Indeed, the last several Republican nominees, former Massachusetts Gov. Mitt Romney, Arizona Sen. John McCain and former President George W. Bush have all been independently wealthy, and in Romney's case, he had trouble connecting with non-wealthy Americans, something that only got worse with comments like his infamous 47 percent remark.

"The wealth issue with Romney was really more a proof point or a demonstration that he was not in touch with people. I think for Hillary the policies that she will promote and pursue are completely different from the ones that Romney was going to pursue," Devine said.

Political scientist Norm Ornstein said, however, it could be potential Democratic presidential candidates that could make a bigger issue of her wealth, such as former Montana Gov. Brian Schweitzer, who has alleged that Clinton is far too cozy with Wall Street.

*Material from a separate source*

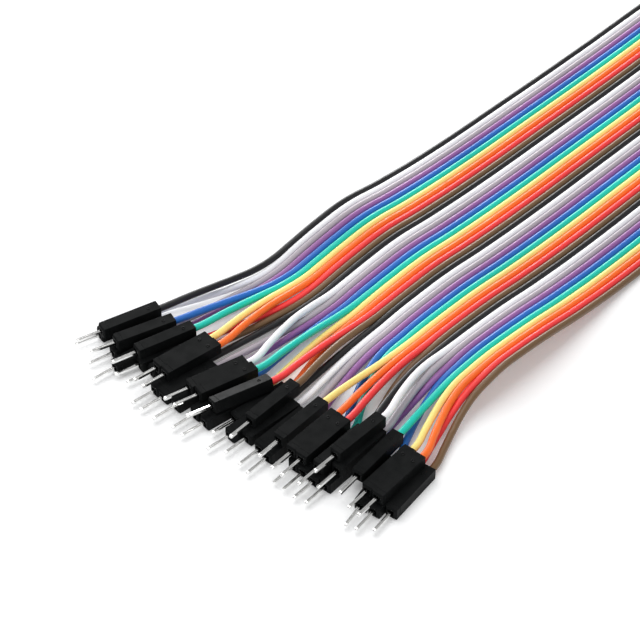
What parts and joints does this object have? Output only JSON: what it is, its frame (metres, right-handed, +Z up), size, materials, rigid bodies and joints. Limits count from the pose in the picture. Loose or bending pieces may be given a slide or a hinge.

Vermont Sen. Bernie Sanders, an independent who is considering a presidential bid, has made a similar charge. There are other prominent Democrats who can take a more populist tone, though, including Vice President Joe Biden and Massachusetts Sen. Elizabeth Warren. Devine said there is an "an enormous amount of room in the Democratic Party for a debate about income inequality issues."

Still, Ornstein said it's "a stretch" to see Clinton's newfound wealth coming into play during a campaign.

"She has done nothing in her policy positions or behavior that would raise real questions about whether somehow she is tilting towards these big companies," he said.

Myers admitted, though, that Clinton will have to get back in the habit of talking about domestic politics after years in the foreign policy sphere.

"Connecting with the middle class is a challenge. She just hasn't done that in a while," Myers said. But, she added: "Is it a huge obstacle? I don't think so, no."